简体   繁体   中英

Intersection of list in the old way: without sets and without in operator

As a python user, it is quite an unusual question. For once, I can not use all the magic functions and lovely build-in operators. Thus I am kind of lost.

I have 2 to 6 lists containing lists of custom objects. The objects do have a method __eq__ but it is actually not correct for this usecase. Moreover, they are loaded from a pickle file. Thus, I can not modify the object class and re-implement the method.

L1 = [[Obj1_1, Obj1_2, Obj1_3], [Obj2_1, Obj2_2, Obj2_3], ...]
L2 = [[Obj1_12, Obj1_21, Obj1_33], [Obj2_1, Obj2_2, Obj2_3], ...]
...

As stated in the title, I'm looking for the element of L1 presents in all the other lists. ie I'm looking for the sublist of objects present in the other lists of sublists.

How to I define if a list of object from L1 is the same as a list of object from L2:

List_of_Obj_in_L1 == List_of_Obj_in_L12 and [elt.s for elt in List_of_Obj_in_L1] == [elt.s for elt in List_of_Obj_in_L2]

Knowing those lists are quite large (thousands of elements), how can I find the intersection based on this condition?

Dummy example:

class Dummy:
    def __init__(self, f, s):
        self.f = f
        self.s = s

    def __eq__(self, D):
         return self.f == D.f

    def __ne__(self, D):
         return not self.__eq__(self, D)

L1 = [[Dummy(f, 0) for f in  (20, 30, 20, 50)], [Dummy(f, 0) for f in  (20, 30, 20, 40)], [Dummy(f, k) for k, f in  enumerate((20, 30, 20, 50))], [Dummy(f, 10) for f in  (20, 50)]]
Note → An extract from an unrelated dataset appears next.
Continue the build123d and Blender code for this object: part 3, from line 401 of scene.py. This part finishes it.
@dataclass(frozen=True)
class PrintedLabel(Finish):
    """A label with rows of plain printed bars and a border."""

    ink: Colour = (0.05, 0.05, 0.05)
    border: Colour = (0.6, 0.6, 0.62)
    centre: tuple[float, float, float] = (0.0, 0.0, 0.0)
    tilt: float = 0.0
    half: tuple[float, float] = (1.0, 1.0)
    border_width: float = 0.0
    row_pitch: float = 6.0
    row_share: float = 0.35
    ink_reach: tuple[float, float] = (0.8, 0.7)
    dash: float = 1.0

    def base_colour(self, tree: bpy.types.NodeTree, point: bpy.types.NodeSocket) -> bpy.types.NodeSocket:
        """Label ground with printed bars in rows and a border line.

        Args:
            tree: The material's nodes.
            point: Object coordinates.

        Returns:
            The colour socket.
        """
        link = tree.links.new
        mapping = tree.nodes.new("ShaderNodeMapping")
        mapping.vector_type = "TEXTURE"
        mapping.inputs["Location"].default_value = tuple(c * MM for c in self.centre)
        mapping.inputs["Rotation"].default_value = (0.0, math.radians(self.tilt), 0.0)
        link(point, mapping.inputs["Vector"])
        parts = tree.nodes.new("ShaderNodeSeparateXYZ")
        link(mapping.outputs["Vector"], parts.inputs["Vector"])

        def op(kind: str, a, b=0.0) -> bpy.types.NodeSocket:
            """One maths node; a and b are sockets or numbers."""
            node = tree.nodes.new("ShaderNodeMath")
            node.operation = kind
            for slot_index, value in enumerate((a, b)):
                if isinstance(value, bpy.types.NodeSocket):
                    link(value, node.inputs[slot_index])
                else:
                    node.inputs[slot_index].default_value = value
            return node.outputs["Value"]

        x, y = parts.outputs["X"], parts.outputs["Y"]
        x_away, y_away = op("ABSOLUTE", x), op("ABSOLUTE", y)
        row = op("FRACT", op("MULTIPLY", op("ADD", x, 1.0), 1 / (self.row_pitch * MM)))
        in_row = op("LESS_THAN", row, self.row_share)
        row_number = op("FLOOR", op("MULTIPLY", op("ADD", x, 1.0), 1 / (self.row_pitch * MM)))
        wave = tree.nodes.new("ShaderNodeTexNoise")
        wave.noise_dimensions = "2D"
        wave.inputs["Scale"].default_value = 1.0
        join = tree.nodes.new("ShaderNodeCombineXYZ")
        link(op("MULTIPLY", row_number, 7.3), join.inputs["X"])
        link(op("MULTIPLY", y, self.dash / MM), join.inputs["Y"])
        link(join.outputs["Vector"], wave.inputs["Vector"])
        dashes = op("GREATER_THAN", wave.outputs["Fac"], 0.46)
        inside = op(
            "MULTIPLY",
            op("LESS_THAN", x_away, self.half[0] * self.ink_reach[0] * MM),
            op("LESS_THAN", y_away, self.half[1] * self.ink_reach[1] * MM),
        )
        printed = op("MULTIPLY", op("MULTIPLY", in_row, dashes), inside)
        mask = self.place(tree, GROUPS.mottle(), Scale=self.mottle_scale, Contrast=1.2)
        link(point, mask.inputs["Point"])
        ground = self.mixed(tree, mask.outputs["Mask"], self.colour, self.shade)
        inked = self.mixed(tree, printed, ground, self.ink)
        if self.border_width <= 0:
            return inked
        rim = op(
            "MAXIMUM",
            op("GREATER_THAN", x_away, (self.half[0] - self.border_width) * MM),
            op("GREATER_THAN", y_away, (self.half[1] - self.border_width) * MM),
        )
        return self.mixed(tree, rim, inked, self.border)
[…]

L2 = [[Dummy(f, 0) for f in  (20, 20, 20, 50)], [Dummy(f, 0) for f in  (10, 10, 10, 10)], [Dummy(f, k) for k, f in  enumerate((20, 30, 20, 50))], [Dummy(f, 10) for f in  (20, 50)]]

The intersection would be those 2 lists:

Intersect = [[Dummy(f, k) for k, f in  enumerate((20, 30, 20, 50))], [Dummy(f, 0) for f in  (20, 50)]]

Now this example has only 2 lists, L1 and L2. What if I have L1, L2, L3, L4, L5 and L6 and I want the elements present in ALL of them?

I'm currently trying using for loops, and an equality function:

def equality(L_dummy1, L_dummy2):
    if L_dummy1 == L_dummy2 and [elt.s for elt in L.dummy1] == [elt.s for elt in L.dummy2]:
        return True
    else:
        return False

intersection = list()
for elt in L1:

    in_L2  = False
    for elt2 in L2:
        if equality(elt, elt2):
            in_L2 = True

    in_L3 = False
    for elt2 in L3:
        if equality(elt, elt2):
            in_L3 = True

    if in_L2 and in_L3:
        intersection.append(elt)

Any better way to do this? Thanks!

You can certainly shorten it, using all and any :

def equality(L_dummy1, L_dummy2):
    return  L_dummy1 == L_dummy2 and \
            all(elt1.s==elt2.s for elt1, elt2 in zip(L.dummy1, L.dummy2))

intersection = [
    elt for elt in L1 if all(any(equality(elt, x) for x in l) for l in (L2, L3))
]

In both the equality and the intersection the use of all and any guarantees early breaking of the iterations. There is no need to build the full lists of elt.s if you know they are not equal when you see the first mismatch.